One of the useful aspects of being registered as a KDP publisher is that every now and then you get sent the KDP newsletter and are invited to read some very useful articles. This week was no exception and one of the topics covered was the extremely important ‘how to write an effective book description’.
Why it is so important, actually critical, to write a good book description is because the description should be more accurately named ‘my best chance to sell my book’. It is your primary advert and the main opportunity you will get to hook a potential reader and customer. It can mean the difference between your book languishing inconspicuously among the crowded shelves or really standing out as a book that a buyer might want to read, put on their wish list or even better in their shopping basket.
It is for this reason that many authors might struggle to write a good description. They often don’t regard it as an advert, but as an extension to their writing prowess. The two need to be divorced, what is written in the book is one thing and what is written to sell the book is another.
As most marketers will know, a good advert is one that grabs the attention in a simple concise move that leaves the observer wanting more. And of course, with books, the way to find out more is to open the cover and read the book; step 1 on the route to a sale.
What are the elements that contribute to a good book description?
- Keep it simple, don’t try and tell the whole story just keep to the main plot and don’t be tempted to get into the ‘if and then’ scenarios. Concentrate on the key focus of the book and try to make sure the description makes an impact.
- Less is more, bearing in mind that the objective is to carry your potential client swiftly to the ‘cover opening point’ (or ‘Look Inside’ on Amazon). Give them too much to read and too much of the story and you may lose them before they decide to open the cover. Keeping the description short and punchy is more likely to leave them wanting more.
- Tell the your viewer about the story as though you were sitting in a bar having a chat to a friend and they want to know how much you enjoyed the story. Remembering that you are describing it in the third person and you are doing it right now.
- Provide a smattering of power words that are compelling and highlight the depth of emotions felt, the danger present or the potential rewards.
- Read the descriptions of the best sellers in your genre and see what you can adopt and modify for your own book, especially those parts that act as the hook. If you see a few words that make you think ‘wow’ I want to find out more about this, they are the hooks, the decision maker words that will take the reader to that next step.

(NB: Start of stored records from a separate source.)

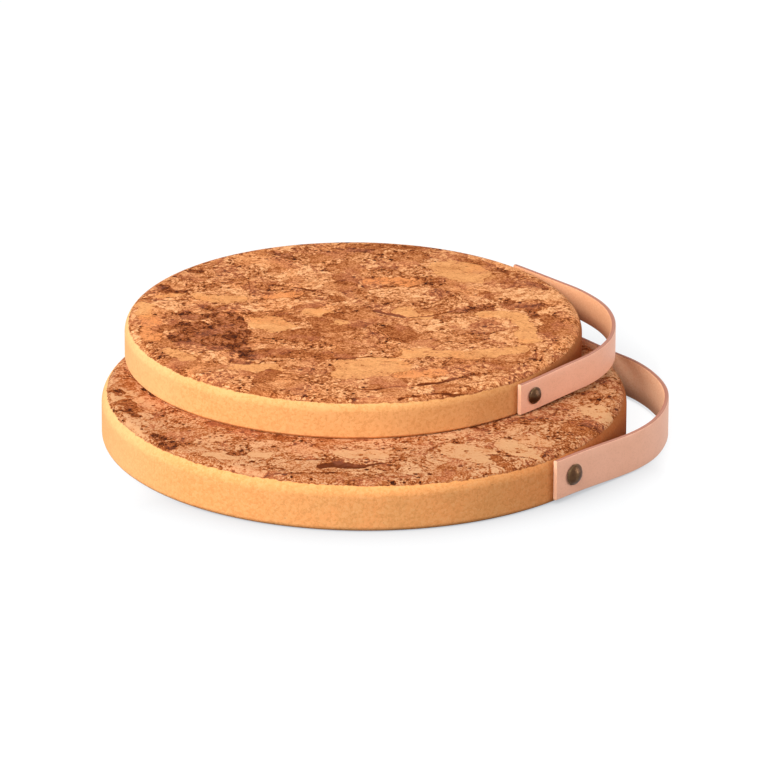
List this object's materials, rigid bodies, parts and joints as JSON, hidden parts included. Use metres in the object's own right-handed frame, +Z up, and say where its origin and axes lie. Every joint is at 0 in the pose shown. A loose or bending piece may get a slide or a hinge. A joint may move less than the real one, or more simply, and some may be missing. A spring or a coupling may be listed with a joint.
{
  "type": "trivet set",
  "caption": "Stacked pair of round cork trivets, bark-faced on both sides with rounded rims, each with a leather finger loop held on its rim by domed studs.",
  "frame": {"origin": "centre of the large trivet's underside, on the surface it lies on", "axes": "+Z up through the stack; +X from the discs towards the middle of the finger loops; +Y across them, to the side on which the small trivet sits further back"},
  "size_m": [0.2485, 0.2535, 0.0395],
  "materials": {
    "cork_core": "matt sanded fine-grain cork",
    "bark_face": "matt natural cork bark",
    "leather_strap": "vegetable-tanned, satin",
    "antique_brass": "dark antique, satin",
    "plug_wood": "plain turned hardwood"
  },
  "bodies": {
    "large_trivet": {"large_core": "cork_core", "large_top_bark": "bark_face", "large_base_bark": "bark_face", "large_front_stud": "antique_brass", "large_back_stud": "antique_brass", "large_front_plug": "plug_wood", "large_back_plug": "plug_wood"},
    "large_loop": {"large_strap": "leather_strap"},
    "small_trivet": {"small_core": "cork_core", "small_top_bark": "bark_face", "small_base_bark": "bark_face", "small_front_stud": "antique_brass", "small_back_stud": "antique_brass", "small_front_plug": "plug_wood", "small_back_plug": "plug_wood"},
    "small_loop": {"small_strap": "leather_strap"}
  },
  "joints": [
    {"name": "small_lift", "type": "slide", "parent": "large_trivet", "child": "small_trivet", "axis": [0, 0, 1], "range_m": [0, 0.08]},
    {"name": "large_loop_flex", "type": "hinge", "parent": "large_trivet", "child": "large_loop", "pos_m": [0.0887, 0, 0.011], "axis": [0, -1, 0], "range_deg": [0, 6], "deforming": ["large_strap"]},
    {"name": "small_loop_flex", "type": "hinge", "parent": "small_trivet", "child": "small_loop", "pos_m": [0.0722, 0.0375, 0.0295], "axis": [0, -1, 0], "range_deg": [0, 12], "deforming": ["small_strap"]}
  ]
}
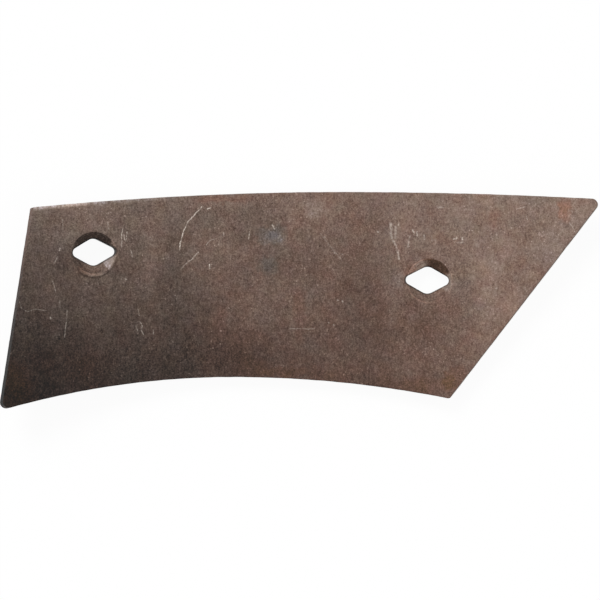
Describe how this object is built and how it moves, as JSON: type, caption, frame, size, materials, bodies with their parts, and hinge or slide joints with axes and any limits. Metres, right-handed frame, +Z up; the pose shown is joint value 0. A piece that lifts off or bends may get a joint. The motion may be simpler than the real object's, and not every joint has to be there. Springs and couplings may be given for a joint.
{
  "type": "plough shin",
  "caption": "Bent steel plough shin with an angled point, a square end and countersunk lozenge bolt holes.",
  "frame": {"origin": "middle of the part's box, on the plane that its back rests on", "axes": "+X along the length towards the slanted end, +Y across the width towards the long edge, +Z up out of the working face"},
  "size_m": [0.2976, 0.108, 0.0263],
  "materials": {
    "scaled_steel": "dark brown mill scale with light rust, matt to satin"
  },
  "bodies": {
    "root": {"shin_plate": "scaled_steel"}
  },
  "joints": []
}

To visit the full article on how to write an effective book description go to the CreatSpace page.
What about the search engines?
Something that many authors, or publishers for that matter, will fail to consider are the search engines. Amazon for example is a powerful player on the Internet and as a consequence pages they publish often get returned by search engines for relevant inquiries. This is especially true of reference books that discuss serious topics. But it can also be true of non-reference books and novels.
Clearly Fifty Shades of Grey is a bit of an obvious example to use. But you can see that just typing ‘shade of grey’ gave a second place for Amazon in the search results even before I had selected an option to go with.
But believe it or not, the same can be true of other less well known examples. And what you should also note is that the highlighted Shades of Grey in the snippet below the title will either have come from the book title or the book description. In this example it was the title, but it could just have easily been the description.
Google (or any other search engine used) decide exactly what goes in the snippet from the relevant text available and will clearly try and match the search with the result they list. This is to show that the result returned is truly related to the search being made.
To get to the point then, if you include some words in your description that are searched on and are relevant to your book topic or genre then combine that with the power of sites like Amazon. There is a chance that it could be your book that is sitting at number 2 or 3 in the search results. You can find out a little more about keywords and how they work via this link.
This doesn’t just work for Amazon, Barnes & Noble, Apple, Sony and even sites like Smashwords carry a lot of clout with search engines, so if you are publishing a book and writing a description, this is perhaps one more aspect you might want to consider. Again don’t go over the top, identify one or two highly relevant keywords for your book that are frequently searched for and include them in your description. That won’t do any harm at all, as long as you don’t compromise the natural flow of the words and ensure the description still reads well. It is a human audience you need to satisfy, once they view the page, after all.